R Basket analysis using arules package with unique order number but duplicate order combinations
Just learning R. I'm trying to do a basket analysis using the arules package (but I'm totally open to any other package suggestions!) to compare all possible combinations of 6 different item types being purchased.
My original data set looked like this:
OrderNo, ItemType, ItemCount
111, Health, 1
111, Leisure, 2
111, Sports, 1
222, Health, 3
333, Food, 7
333, Clothing, 1
444, Clothing, 2
444, Health, 1
444, Accessories, 2
. . .
the list goes on and has about 3,000 observations.
I collapsed the data into a matrix that contains one row for each unique order containing counts of specific ItemType:
OrderNo, Accessories, Clothing, Food, Health, Leisure, Sports
111, 0, 0, 0, 1, 2, 1
222, 0, 0, 0, 3, 0, 0
333, 0, 1, 7, 0 , 0, 0
444, 2, 2, 0, 1, 0, 0
. . .
Every time I try to read in the transactions using the following command (and a million attempted variations of it):
tr <- read.transactions("dataset.csv", rm.duplicates=FALSE, format="basket", sep=",")
I get the error message: Error in asMethod(object): can not coerce list with transactions with duplicated items.
I'm assuming this is because I have 3,000 observations and inevitably certain combinations are going to show up more than once (i.e., more than one person is purchasing only one piece of Clothing and nothing else: OrderNo, 0, 1, 0, 0, 0, 0).

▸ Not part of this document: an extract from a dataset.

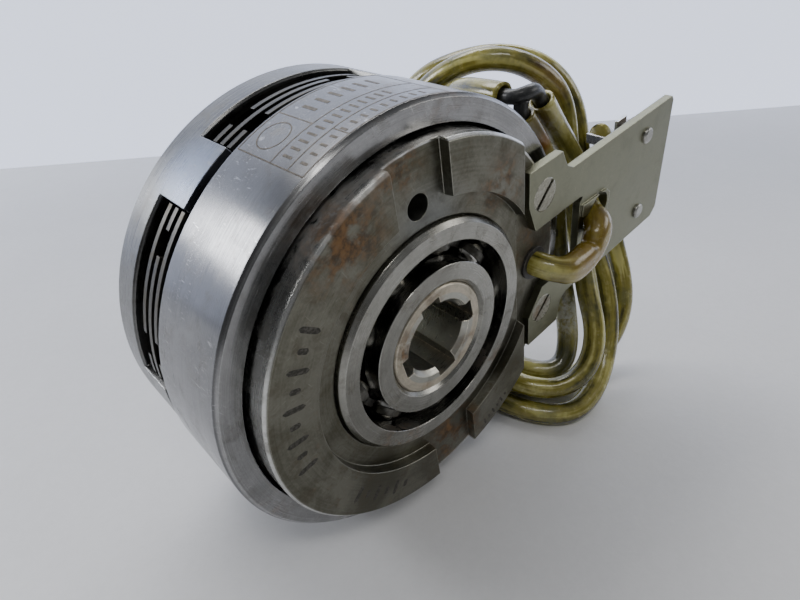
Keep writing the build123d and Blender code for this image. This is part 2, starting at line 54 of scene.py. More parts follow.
class Graph:
    """A material's nodes, with short ways to add them. Lengths are in millimetres."""

    def __init__(self, name):
        self.material = bpy.data.materials.new(name)
        self.material.use_nodes = True
        self.tree = self.material.node_tree
        self.tree.nodes.clear()

    def put(self, socket, value):
        if isinstance(value, bpy.types.NodeSocket):
            self.tree.links.new(value, socket)
        else:
            socket.default_value = value

    def node(self, kind, inputs=None, **settings):
        made = self.tree.nodes.new("ShaderNode" + kind)
        for name, value in settings.items():
            setattr(made, name, value)
        for name, value in (inputs or {}).items():
            self.put(made.inputs[name], value)
        return made

    def math(self, operation, a, b=0.0, clamp=False):
        return self.node("Math", {0: a, 1: b}, operation=operation, use_clamp=clamp).outputs[0]

    def add(self, *values):
        total = values[0]
        for value in values[1:]:
            total = self.math("ADD", total, value)
        return total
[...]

I know I could collapse the data set on counts of unique combinations, but I'm worried that if I do that, there will be no weights to show the most frequent combinations.
I thought that using format="basket" would account for different orders containing the same item combinations, but apparently that's not the case. I'm so lost. All the documentation I've read implies that this is possible but I can't find any examples or advice on how to approach the problem.
Any advice would be so appreciated! My head is spinning on this one.
Extra info: For my end result, I'm looking to get the top five most significant combinations of purchase combinations. I don't know if that helps.
Ok, after hours of searching and reading all the pdfs I could find, I finally found the answer (and most helpful walkthrough of apriori/basket analysis ever!) in the DATA MINING Desktop Survival Guide by Graham Williams:
The read.transactions function can also read data from a file with transaction ID and a single item per line (using the format="single" option).
So there was no need to do all those transformations after import. I should have just been importing straight from the original csv file specifying the "single" format option instead of "basket." I also had to make sure the file contained no column names and that there was a unique representation of item type paired with order number (for instance, if a person ordered two items from the "Grocery" category, this needs to be represented on one row). And the cols=c(2,1)
option indicates that column 1 contains the order number and column 2 is the rest of the data (ItemType).
tr <- read.transactions(file='dataset.csv', format='single', sep=',', cols=c(2,1))